• _To do_
Quote the whole listing verbatim.

↓

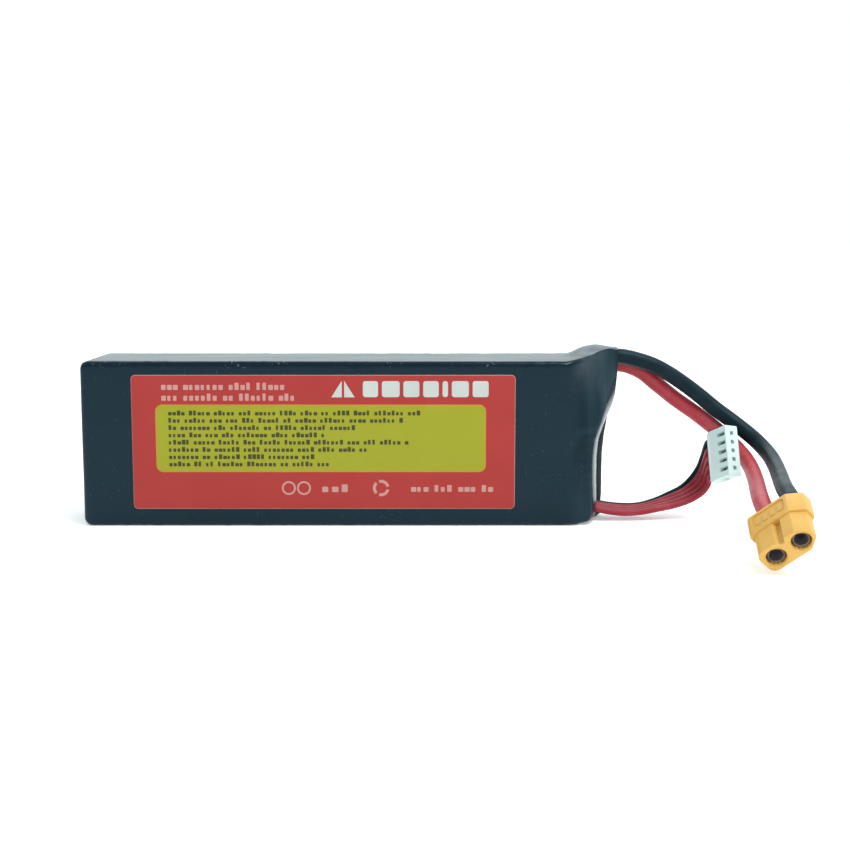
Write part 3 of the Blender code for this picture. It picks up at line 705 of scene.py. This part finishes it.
# --- label ---
def sheet_bm(outline, back, front, edge):
    """Thin sheet facing -Y from an (x, z) outline, with a small bevelled edge."""
    centre = Vector([sum(values) / len(outline) for values in zip(*outline)])
    rings = [[(a, back, b) for a, b in outline], [(a, front + edge, b) for a, b in outline]]
    inner = []
    count = len(outline)
    for k in range(count):
        before = Vector(outline[k - 1])
        after = Vector(outline[(k + 1) % count])
        direction = (after - before).normalized()
        normal = Vector((-direction.y, direction.x))
        here = Vector(outline[k])
        if normal.dot(centre - here) < 0.0:
            normal = -normal
        inner.append(here + normal * edge)
    rings.append([(p.x, front, p.y) for p in inner])
    return solid(rings)


def build_label(red, edge_material):
    """Printed vinyl label on the film, with its cut edge paler than its face."""
    outline = box_outline((LABEL_LOW.x, LABEL_LOW.z), (LABEL_HIGH.x, LABEL_HIGH.z), 1.2 * MM, 8)
    front = FILM_LOW.y - 0.20 * MM
    bm = sheet_bm(outline, FILM_LOW.y + 0.1 * MM, front, 0.16 * MM)
    for face in bm.faces:
        face.material_index = 0 if len(face.verts) > 4 else 1       # sides have four corners
    piece_from("label_sheet", bm, [red, edge_material], ["front_label"], 30.0)
    return front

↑

• _Finished exercise_
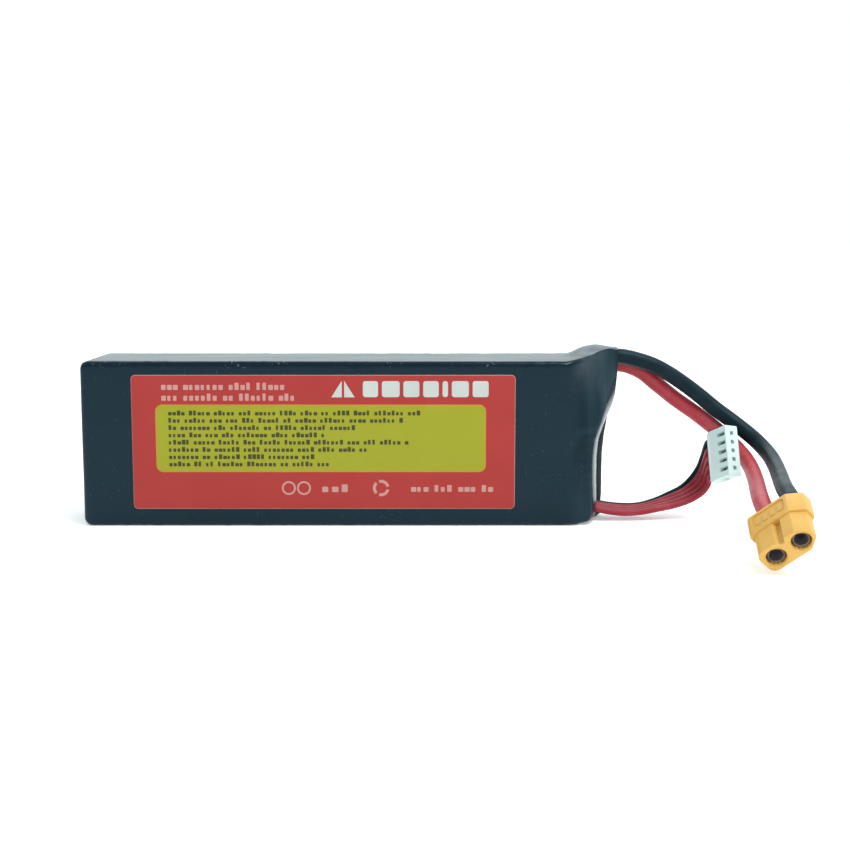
Write part 3 of the Blender code for this picture. It picks up at line 705 of scene.py. This part finishes it.
# --- label ---
def sheet_bm(outline, back, front, edge):
    """Thin sheet facing -Y from an (x, z) outline, with a small bevelled edge."""
    centre = Vector([sum(values) / len(outline) for values in zip(*outline)])
    rings = [[(a, back, b) for a, b in outline], [(a, front + edge, b) for a, b in outline]]
    inner = []
    count = len(outline)
    for k in range(count):
        before = Vector(outline[k - 1])
        after = Vector(outline[(k + 1) % count])
        direction = (after - before).normalized()
        normal = Vector((-direction.y, direction.x))
        here = Vector(outline[k])
        if normal.dot(centre - here) < 0.0:
            normal = -normal
        inner.append(here + normal * edge)
    rings.append([(p.x, front, p.y) for p in inner])
    return solid(rings)


def build_label(red, edge_material):
    """Printed vinyl label on the film, with its cut edge paler than its face."""
    outline = box_outline((LABEL_LOW.x, LABEL_LOW.z), (LABEL_HIGH.x, LABEL_HIGH.z), 1.2 * MM, 8)
    front = FILM_LOW.y - 0.20 * MM
    bm = sheet_bm(outline, FILM_LOW.y + 0.1 * MM, front, 0.16 * MM)
    for face in bm.faces:
        face.material_index = 0 if len(face.verts) > 4 else 1       # sides have four corners
    piece_from("label_sheet", bm, [red, edge_material], ["front_label"], 30.0)
    return front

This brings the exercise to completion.